* _TASK REQUIREMENTS_: Among the entries that follow, the required portion opens with the line containing "Reconstruct the object" and closes with the line containing "spindle_r = 6; // [5:0.5:7]". Give that portion again exactly, and nothing else.

※

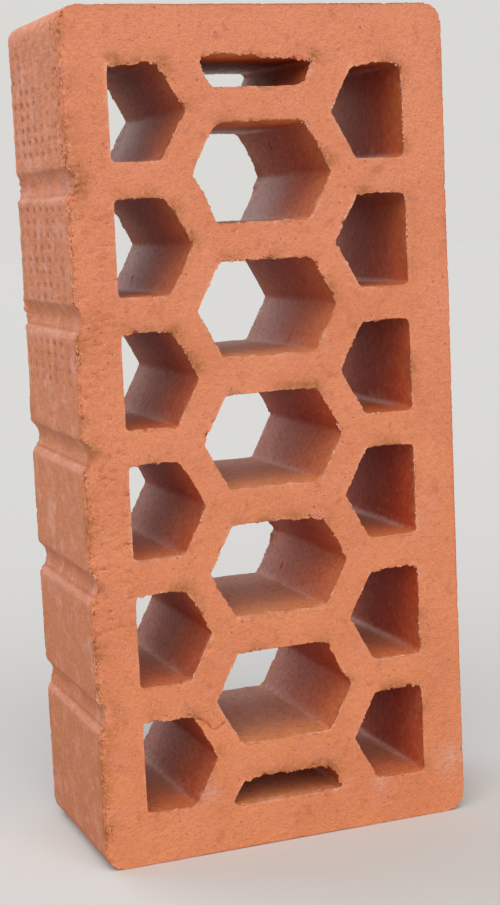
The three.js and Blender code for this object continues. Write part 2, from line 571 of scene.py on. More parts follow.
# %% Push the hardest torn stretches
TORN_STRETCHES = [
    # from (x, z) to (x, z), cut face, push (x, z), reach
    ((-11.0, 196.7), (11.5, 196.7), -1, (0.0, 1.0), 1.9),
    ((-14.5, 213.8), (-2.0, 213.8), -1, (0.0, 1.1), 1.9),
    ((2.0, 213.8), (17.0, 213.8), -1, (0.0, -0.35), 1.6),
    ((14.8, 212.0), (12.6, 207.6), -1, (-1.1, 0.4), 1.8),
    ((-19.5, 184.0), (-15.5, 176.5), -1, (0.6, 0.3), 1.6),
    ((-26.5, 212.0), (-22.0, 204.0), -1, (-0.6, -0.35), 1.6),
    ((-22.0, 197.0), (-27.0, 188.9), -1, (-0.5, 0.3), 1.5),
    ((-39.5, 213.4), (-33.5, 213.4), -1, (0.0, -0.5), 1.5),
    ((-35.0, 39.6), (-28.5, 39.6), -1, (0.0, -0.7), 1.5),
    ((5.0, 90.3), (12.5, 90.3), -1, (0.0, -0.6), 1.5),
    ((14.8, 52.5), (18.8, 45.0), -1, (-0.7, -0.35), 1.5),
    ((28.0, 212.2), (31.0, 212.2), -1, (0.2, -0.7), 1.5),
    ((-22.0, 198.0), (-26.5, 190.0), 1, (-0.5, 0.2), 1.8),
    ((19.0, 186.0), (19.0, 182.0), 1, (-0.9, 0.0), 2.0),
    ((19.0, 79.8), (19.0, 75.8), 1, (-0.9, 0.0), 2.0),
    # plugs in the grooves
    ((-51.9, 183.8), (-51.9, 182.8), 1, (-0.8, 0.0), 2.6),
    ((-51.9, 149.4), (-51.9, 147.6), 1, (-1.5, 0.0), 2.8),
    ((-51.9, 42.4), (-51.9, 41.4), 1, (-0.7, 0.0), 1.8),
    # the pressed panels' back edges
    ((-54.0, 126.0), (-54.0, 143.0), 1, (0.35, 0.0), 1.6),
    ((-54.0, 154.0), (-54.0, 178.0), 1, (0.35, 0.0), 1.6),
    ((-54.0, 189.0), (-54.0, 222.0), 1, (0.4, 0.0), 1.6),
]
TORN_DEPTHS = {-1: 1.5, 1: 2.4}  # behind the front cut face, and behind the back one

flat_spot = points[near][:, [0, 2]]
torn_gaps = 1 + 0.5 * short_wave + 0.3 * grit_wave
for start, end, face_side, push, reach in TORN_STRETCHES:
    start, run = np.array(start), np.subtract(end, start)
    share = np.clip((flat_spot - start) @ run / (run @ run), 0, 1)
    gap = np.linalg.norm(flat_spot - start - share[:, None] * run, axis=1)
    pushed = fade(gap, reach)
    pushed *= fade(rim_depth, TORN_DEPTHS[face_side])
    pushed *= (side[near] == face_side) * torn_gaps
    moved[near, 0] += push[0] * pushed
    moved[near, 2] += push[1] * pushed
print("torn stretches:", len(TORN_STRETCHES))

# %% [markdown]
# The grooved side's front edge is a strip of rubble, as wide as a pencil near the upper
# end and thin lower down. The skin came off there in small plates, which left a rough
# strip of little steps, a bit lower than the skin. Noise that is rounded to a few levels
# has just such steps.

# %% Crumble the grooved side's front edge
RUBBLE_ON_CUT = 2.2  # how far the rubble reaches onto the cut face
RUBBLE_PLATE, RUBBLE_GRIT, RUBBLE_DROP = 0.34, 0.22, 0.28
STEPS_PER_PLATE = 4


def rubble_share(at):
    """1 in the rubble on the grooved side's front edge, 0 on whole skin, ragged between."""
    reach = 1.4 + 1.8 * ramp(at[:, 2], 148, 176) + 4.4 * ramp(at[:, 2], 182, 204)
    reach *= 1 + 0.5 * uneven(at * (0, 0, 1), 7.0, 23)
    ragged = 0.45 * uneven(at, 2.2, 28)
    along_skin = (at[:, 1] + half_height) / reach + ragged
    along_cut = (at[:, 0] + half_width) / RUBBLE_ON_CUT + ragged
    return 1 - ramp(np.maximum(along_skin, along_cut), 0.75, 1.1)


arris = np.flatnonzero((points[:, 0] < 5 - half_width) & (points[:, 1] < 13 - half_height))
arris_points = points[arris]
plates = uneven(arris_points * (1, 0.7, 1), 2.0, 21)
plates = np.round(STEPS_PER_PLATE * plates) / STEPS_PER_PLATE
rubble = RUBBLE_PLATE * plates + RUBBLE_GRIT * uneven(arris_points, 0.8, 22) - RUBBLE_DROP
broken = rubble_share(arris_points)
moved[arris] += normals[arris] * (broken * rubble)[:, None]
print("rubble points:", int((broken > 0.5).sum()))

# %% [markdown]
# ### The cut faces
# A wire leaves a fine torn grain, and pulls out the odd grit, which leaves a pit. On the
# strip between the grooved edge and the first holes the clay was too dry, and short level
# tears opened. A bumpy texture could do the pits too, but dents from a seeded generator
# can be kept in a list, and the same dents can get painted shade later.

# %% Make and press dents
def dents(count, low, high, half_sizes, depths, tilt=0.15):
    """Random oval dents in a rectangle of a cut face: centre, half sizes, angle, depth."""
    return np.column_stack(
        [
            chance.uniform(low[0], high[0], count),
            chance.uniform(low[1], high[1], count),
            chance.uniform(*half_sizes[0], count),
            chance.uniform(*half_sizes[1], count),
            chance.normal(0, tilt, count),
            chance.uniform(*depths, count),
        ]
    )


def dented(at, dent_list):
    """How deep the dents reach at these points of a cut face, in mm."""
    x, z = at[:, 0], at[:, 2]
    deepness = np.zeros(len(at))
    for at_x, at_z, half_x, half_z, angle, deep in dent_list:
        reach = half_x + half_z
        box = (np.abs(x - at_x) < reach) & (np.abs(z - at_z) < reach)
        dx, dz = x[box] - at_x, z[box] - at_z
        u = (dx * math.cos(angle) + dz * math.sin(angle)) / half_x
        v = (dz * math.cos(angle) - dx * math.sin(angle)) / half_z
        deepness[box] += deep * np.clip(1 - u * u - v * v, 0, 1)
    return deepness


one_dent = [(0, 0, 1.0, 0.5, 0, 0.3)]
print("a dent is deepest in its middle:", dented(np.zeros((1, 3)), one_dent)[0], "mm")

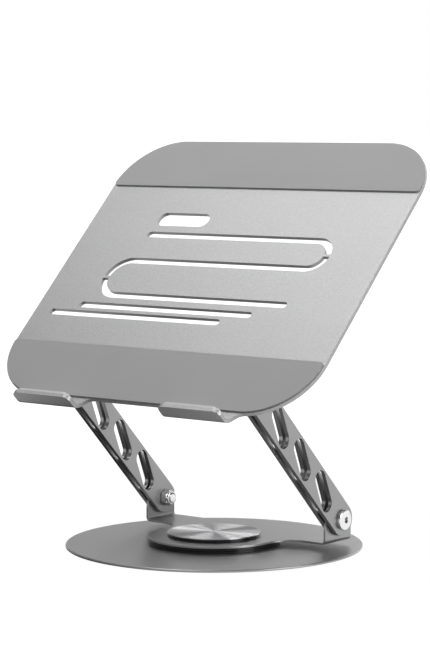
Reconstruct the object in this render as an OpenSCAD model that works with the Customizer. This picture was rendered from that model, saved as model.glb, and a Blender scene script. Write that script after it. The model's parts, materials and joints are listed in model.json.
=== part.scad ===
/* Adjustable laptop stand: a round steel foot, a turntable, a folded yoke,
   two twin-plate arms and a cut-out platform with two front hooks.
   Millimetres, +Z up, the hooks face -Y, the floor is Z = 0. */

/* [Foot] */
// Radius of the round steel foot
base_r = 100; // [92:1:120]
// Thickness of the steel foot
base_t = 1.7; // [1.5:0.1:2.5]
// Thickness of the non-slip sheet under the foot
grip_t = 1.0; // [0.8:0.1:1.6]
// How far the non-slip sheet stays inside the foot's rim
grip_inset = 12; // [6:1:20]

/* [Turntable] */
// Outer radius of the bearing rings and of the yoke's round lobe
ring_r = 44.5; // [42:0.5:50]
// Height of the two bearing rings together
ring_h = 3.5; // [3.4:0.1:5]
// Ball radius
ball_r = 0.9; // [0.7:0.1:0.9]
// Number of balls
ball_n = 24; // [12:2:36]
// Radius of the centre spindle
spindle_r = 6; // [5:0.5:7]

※

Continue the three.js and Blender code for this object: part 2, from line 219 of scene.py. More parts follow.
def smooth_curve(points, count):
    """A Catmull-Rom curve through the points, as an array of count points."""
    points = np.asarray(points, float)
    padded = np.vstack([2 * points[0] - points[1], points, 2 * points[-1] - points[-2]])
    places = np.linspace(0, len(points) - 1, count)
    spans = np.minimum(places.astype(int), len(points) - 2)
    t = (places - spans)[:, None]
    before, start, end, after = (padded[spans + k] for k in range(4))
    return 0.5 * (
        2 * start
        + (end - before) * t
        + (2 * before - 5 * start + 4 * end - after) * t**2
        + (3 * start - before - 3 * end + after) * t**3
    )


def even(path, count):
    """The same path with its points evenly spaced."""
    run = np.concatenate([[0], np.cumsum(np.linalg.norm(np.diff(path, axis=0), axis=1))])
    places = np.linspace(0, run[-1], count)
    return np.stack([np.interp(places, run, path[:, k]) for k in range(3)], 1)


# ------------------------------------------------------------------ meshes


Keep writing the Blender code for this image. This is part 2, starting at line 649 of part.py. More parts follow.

※

* _SOLUTION FOR THIS TASK_:
Reconstruct the object in this render as an OpenSCAD model that works with the Customizer. This picture was rendered from that model, saved as model.glb, and a Blender scene script. Write that script after it. The model's parts, materials and joints are listed in model.json.
=== part.scad ===
/* Adjustable laptop stand: a round steel foot, a turntable, a folded yoke,
   two twin-plate arms and a cut-out platform with two front hooks.
   Millimetres, +Z up, the hooks face -Y, the floor is Z = 0. */

/* [Foot] */
// Radius of the round steel foot
base_r = 100; // [92:1:120]
// Thickness of the steel foot
base_t = 1.7; // [1.5:0.1:2.5]
// Thickness of the non-slip sheet under the foot
grip_t = 1.0; // [0.8:0.1:1.6]
// How far the non-slip sheet stays inside the foot's rim
grip_inset = 12; // [6:1:20]

/* [Turntable] */
// Outer radius of the bearing rings and of the yoke's round lobe
ring_r = 44.5; // [42:0.5:50]
// Height of the two bearing rings together
ring_h = 3.5; // [3.4:0.1:5]
// Ball radius
ball_r = 0.9; // [0.7:0.1:0.9]
// Number of balls
ball_n = 24; // [12:2:36]
// Radius of the centre spindle
spindle_r = 6; // [5:0.5:7]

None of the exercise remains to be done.